Antes del mito, de los Lagos de Covadonga, altar del ciclismo, cumbre de legendaria, frontispicio de tantos nombres, la Collada Llomena, una subida sin nombre, arrancó las identidades a jirones de piel. La lluvia se mezclaba con las lágrimas del dolor, perlas de sufrimiento, los rostros lívidos, deslavados. Eiking, que se deshilachó en la primera pasada, se le apagó la vela de la Vuelta. Orgullo y dignidad hasta el final. La subida era una bajada al infierno. Vlasov se evaporó. Guillaume Martin se encogió. Arrugados en una montaña que sacudía voluntades, que arrodillaba. Letanía. Penitencia. Un collar de plomo. Genuflexión en una ascensión cruel y despiadada.
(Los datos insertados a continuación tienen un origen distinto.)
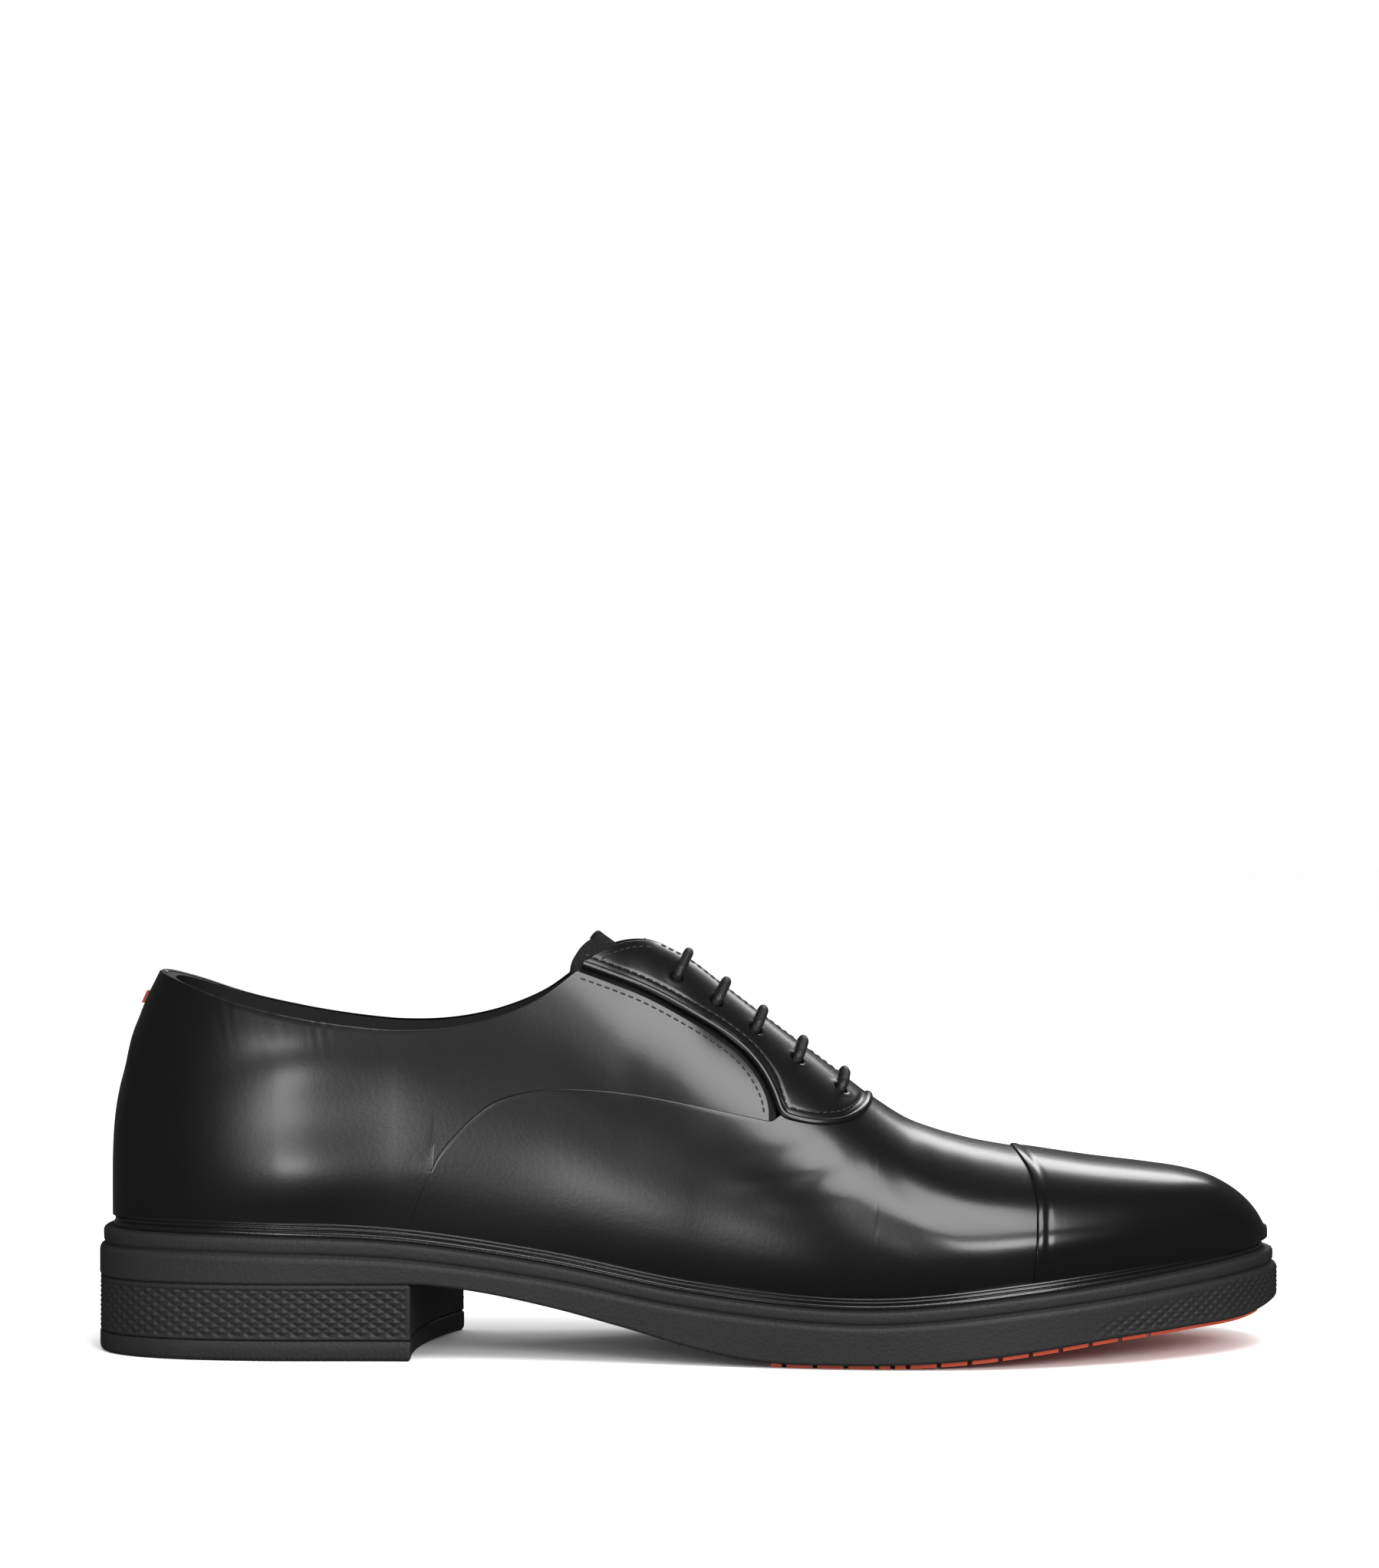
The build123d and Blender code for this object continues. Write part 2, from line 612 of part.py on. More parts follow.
def tread_top(x):
    """Upper face of the tread, sunk into the outsole."""
    return underside(x) + tread_seat


def tread_low(x):
    """Lower face of the lugs before they are levelled at the floor."""
    return underside(x) - tread_depth - tread_flat


full_outline = plan_slab(0.0, slab_low, slab_high)

rand_core = plan_slab(rand_margin + rand_width, 0.0, tool_high)
rand_ring = plan_slab(rand_margin, 5.0, slab_high) - rand_core
rand_band = band_tool(rand_bottom, feather)
welt_rand = finish(rand_ring & rand_band, "welt_rand")

tread_from = 20.0 * long_scale
tread_to = 146.0 * long_scale
pad_from = 115.0 * long_scale
pitch = 7.65 * long_scale
tread_margin = 3.0
notch = 1.2
notch_reach = 12.0
groove_seat = 0.3          # rubber left under the grooves across the middle
tread_plan = plan_slab(tread_margin, slab_low, slab_high)
tread_core = plan_slab(tread_margin + notch_reach, slab_low - 1, slab_high)
tread_pad = tread_plan & band_tool(tread_low, tread_top, tread_from, tread_to)
tread_pad = tread_pad - band_tool(level(tool_low), level(0.0))
with BuildPart() as notches:
    for x in np.arange(pad_from, tread_from + notch, -pitch):
        with Locations((float(x), 0, 0)):
            Box(notch, 2 * over, 60)
notch_band = band_tool(level(tool_low), underside)
tread_pad = tread_pad - ((notches.part & notch_band) - tread_core)
groove_band = band_tool(level(tool_low), lambda x: underside(x) - groove_seat)
tread_pad = tread_pad - (notches.part & groove_band)
tread_rear = finish(tread_pad & x_slab(-half_length, flex_x - notch / 2), "tread_rear")
tread_front = finish(tread_pad & x_slab(flex_x + notch / 2, half_length + 5), "tread_front")

tread_room = tread_plan & band_tool(level(tool_low), tread_top, tread_from, tread_to)
sole_lip = plan_slab(lip_margin, slab_low, slab_high) & band_tool(lip_bottom, rand_bottom)
sole_band = full_outline & band_tool(underside, lip_bottom)
outsole = finish(sole_lip + sole_band - tread_room, "outsole")

breast_from = (breast_lateral, -40 * wide_scale)
breast_to = (breast_medial, 36 * wide_scale)
with BuildPart() as breast_tool:
    with BuildSketch(Plane.XY.offset(slab_low)):
        with BuildLine():
            ThreePointArc(breast_from, (breast_middle, 2), breast_to)
            Polyline(breast_to, (breast_medial, over), (-2 * half_length, over),
                     (-2 * half_length, -over), (breast_lateral, -over), breast_from)
        make_face()
    extrude(amount=slab_high)
heel_plan = full_outline & breast_tool.part
heel_to = breast_medial + 3.0
heel_band = band_tool(level(top_piece_height), underside, x_to=heel_to)
heel_block = finish(heel_plan & heel_band, "heel_block")
top_piece_band = band_tool(level(0.0), level(top_piece_height), x_to=heel_to)
heel_top_piece = finish(heel_plan & top_piece_band, "heel_top_piece")

# ---------------------------------------------------------------- inside the shoe
def board_top(x):
    """Upper face of the insole board."""
    return feather(x) + board_thick


def footbed_top(x):
    """Upper face of the footbed foam."""
    return board_top(x) + footbed_thick


def sock_top(x):
    """Upper face of the sock."""
    return footbed_top(x) + sock_thick


insole_board = finish(above["lining"] & band_tool(feather, board_top), "insole_board")
footbed_layer = above["lining"] & band_tool(board_top, footbed_top)
cushion_front = -78.0 * long_scale
footbed = finish(footbed_layer & x_slab(cushion_front, half_length), "footbed")
heel_cushion = finish(footbed_layer & x_slab(-half_length, cushion_front), "heel_cushion")
sock = finish(above["lining"] & band_tool(footbed_top, sock_top), "sock")

shank_from = -108.0 * long_scale
shank_to = 6.0 * long_scale
shank_sink = 0.6           # cover over the shank


def shank_low(x):
    """Lower face of the shank."""
    return shank_high(x) - shank_thick


def shank_high(x):
    """Upper face of the shank."""
    return feather(x) - shank_sink


shank_band = band_tool(shank_low, shank_high, shank_from, shank_to)
with BuildPart() as shank_strip:
    Box(2 * half_length, shank_width, 2 * slab_high)
shank_shape = shank_band & shank_strip.part
shank = finish(shank_shape, "shank")
filler = finish((rand_core & rand_band) - shank_shape, "filler")
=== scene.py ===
"""Visual model of a right cap-toe oxford shoe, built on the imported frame."""

import json
import logging
import math
from dataclasses import dataclass
from enum import Enum
from typing import Callable, Optional, Sequence, Tuple

import bmesh
import bpy
import numpy as np
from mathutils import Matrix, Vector

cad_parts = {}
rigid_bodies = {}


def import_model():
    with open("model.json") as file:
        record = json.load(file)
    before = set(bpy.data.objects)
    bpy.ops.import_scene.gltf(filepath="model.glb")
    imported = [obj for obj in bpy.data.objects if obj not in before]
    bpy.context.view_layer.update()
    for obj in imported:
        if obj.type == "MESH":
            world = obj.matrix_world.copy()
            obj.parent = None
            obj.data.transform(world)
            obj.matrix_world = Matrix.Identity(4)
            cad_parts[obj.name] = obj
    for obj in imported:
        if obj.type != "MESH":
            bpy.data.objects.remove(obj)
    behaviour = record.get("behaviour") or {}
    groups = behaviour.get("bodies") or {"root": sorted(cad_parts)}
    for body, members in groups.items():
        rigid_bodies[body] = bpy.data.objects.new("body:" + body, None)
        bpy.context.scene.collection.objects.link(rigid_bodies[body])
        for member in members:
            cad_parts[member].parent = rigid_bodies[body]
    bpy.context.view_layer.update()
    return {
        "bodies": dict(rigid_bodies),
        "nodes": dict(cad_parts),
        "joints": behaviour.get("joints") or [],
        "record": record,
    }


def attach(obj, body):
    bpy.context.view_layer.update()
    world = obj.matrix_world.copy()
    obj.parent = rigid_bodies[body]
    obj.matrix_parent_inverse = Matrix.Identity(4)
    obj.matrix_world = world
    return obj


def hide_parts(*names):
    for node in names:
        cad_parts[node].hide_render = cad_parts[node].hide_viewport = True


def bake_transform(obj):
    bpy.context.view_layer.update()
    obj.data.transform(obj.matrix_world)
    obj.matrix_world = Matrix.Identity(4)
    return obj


LOG = logging.getLogger("oxford")
MM = 0.001
Array = np.ndarray
REAR = "rearfoot"
FORE = "forefoot"
WELD_DISTANCE = 2e-6


class Side(Enum):
    """The two sides of a right shoe."""

    LATERAL = -1
    MEDIAL = 1


# ------------------------------------------------------------------ the last
OUTLINE_ANGLE = [0, 10, 20, 30, 45, 60, 75, 90, 105, 120, 135, 150, 160, 170, 180]
LATERAL_HALF = [0, 13.5, 22.5, 28.5, 32.8, 33.4, 35.8, 42.0, 49.2, 49.6, 40.4, 25.4, 14.4, 3.6, -8]
MEDIAL_HALF = [0, 13.5, 22.2, 27.8, 31.0, 29.8, 30.0, 35.2, 46.4, 50.4, 45.0, 34.6, 27.6, 19.6, 8]
RIDGE_SHIFT = [0, 0, 0, 0, 0, 0, 0, 0, 0.5, 1.8, 3.4, 5.5, 6.9, 7.8, 8]
FEATHER = ([-153, -110, -75, -38, 0, 43, 86, 128, 153],
           [35.0, 34.5, 33.0, 27.8, 20.6, 17.2, 20.8, 25.4, 28.0])
UNDERSIDE = ([-153, -110, -80, -68, -58, -38, -16, 2, 13, 20, 26, 32, 38, 44, 52, 62, 75, 90,
              106, 125, 145, 153],
             [19.2, 19.2, 19.2, 19.2, 18.2, 14.5, 9.0, 4.1, 2.05, 1.3, 1.08, 1.06, 1.06, 1.09, 1.3,
              1.85, 3.0,
              4.8, 6.8, 8.4, 10.2, 12.7])
RIDGE = [(-149.2, 52), (-148.3, 62), (-147.1, 68), (-145.5, 74), (-144.2, 80), (-142, 86),
         (-140, 91), (-138, 95), (-136, 99), (-128, 111), (-115, 124), (-96, 133.5), (-75, 137),
         (-51, 130.5), (-31, 119), (-22, 112.6), (-16, 108.2), (-9, 104.5), (0, 99.6), (8, 93.4),
         (24, 81.2), (40, 69.2), (48, 63.2), (56, 58.2), (64, 55.2), (72, 53.0), (80, 51.4),
         (90, 49.8), (103, 47.8), (119, 45.8), (127, 44.6), (135, 42.4), (139, 40.4), (143, 37.5),
         (146, 34.2), (147.6, 31.6), (148.6, 29.6)]
HALF_LENGTH = 152.5
UPPER_HALF = 149.4
RIDGE_HALF = 149.3
UPPER_INSET = 4.2
SHELF = ([-150, -60, 0, 50, 150], [18, 15, 11, 8, 8])
FULLNESS = ([-150, -100, -40, 0, 40, 70, 150], [0.8, 0.85, 1.1, 1.22, 1.12, 1.0, 0.82])
TUCK_IN = 0.028
DEEPEST_TUCK = 1.2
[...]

Bernal, el hombre que regresó del sótano para conquistar el Giro, se destapó a 61 kilómetros del mito. Rebelde. A todo o nada. Ciclismo a dos tintas. El colombiano enfocó su ambición. Mordía con la mirada un puerto descarnado que desalmó a tantos, rotos por dentro. Miseria. Dispuesto a devorar la carretera, a comerse la Vuelta. Bernal, la Bestia, otra vez salvaje. Libre. Roglic leyó la mente del colombiano, que se desató. El esloveno no dudó. Valeroso. Se alistó a la revuelta de Bernal. Roglic ama la Vuelta. La desea. De campeón a campeón. Hablan el mismo idioma de los viejos campeones de rompe y rasga que guarda la memoria. El despegue del colombiano arrastró al esloveno. Aliados. López sacó la capa, pero se le mojó. Mas, que pensaba en grande, se apocó. El muro de realidad. Nada tan prosaico. Atrincherados en la impotencia. Deshabitados. Ciclistas sin eco. Perdidos como lágrimas en la lluvia. Bernal iluminó la subida. Un foco de luz en la oscuridad. Roglic brillaba. Dos luminarias en el cielo asturiano. Supernovas. A Mas, López y Yates les engulló un agujero negro. En la cima, Bernal y Roglic se habían disparado. Los otros favoritos, asfixiados, se quedaron afónicos en una etapa trepidante. Nada que decir, mudos ante la grandeza de Roglic y Bernal.

El descenso era para conductores suicidas. Un carretera de espejo en un desfiladero de miedo, La Hermida. La garganta del diablo. La lluvia ametrallaba balas de tensión. El colombiano y el esloveno trazaron con decisión. Por detrás, el hilo de asfalto, empapado, supurando agua y desasosiego, cuadró a más de uno. Asustaba el asfalto. Vlasov se estrelló. Eiking también se arrastró. Haig, Mas, López y Yates se sometieron a los designios de la precaución. En el aterrizaje, Bernal y Roglic, mosqueteros, solidarios, disponían de dos minutos de renta. El Bahrain izó la bandera de la persecución en la antesala del puerto que estrenó Marino Lejarreta en la Vuelta de 1983. Después de él se tallaron otros nombres en el panteón del ciclismo asturiano, en su templo.

ROGLIC DEJA A BERNAL

La santina, la Virgen de Covadonga, bendijo el valor de Roglic y Bernal, que honraron la Vuelta. Ayuda divina para ellos. Piernas blancas las del esloveno, oscuras las del colombiano, unidas en la misma misión. Poels tiró de los perseguidores. Sufridores todos. Mineros en la montaña. Pico y barrena. El esloveno, campeón de las dos últimas ediciones, y Bernal no cejaron. Tipos duros. Ciclistas dorados. Roglic, cara inescrutable, deshuesó a Bernal. El esloveno desplegó una mesa de autopsias. En la Huesera se retorció Roglic. Se descoyuntó Bernal. Fantasmas en la niebla. Al límite. Cuerpos en el abismo. La montaña fue mordiendo al colombiano hasta desgastarlo. Roglic, la roca, se fundió con la montaña. López, Kuss, Mas, Haig y Yates formaron otra cordada para una ascensión de crampones y piolets, de mitos y leyendas. Roglic, los ojos hinchados, la baba bailándole el esfuerzo, se confundía con la niebla de la agonía. No le tumbó. Es un ciclista majestuoso. Mas se soliviantó. Agitación. El grupo perseguidor embolsó a Bernal en el tramo final. "A mí lo que me gusta es competir. Montar en bici, disfrutar", analizó el colombiano, feliz de ser feliz. Ciclismo de infancia. Lo compartió con Roglic, que gritó su Vuelta en los Lagos de Covadonga. Allí la agarró.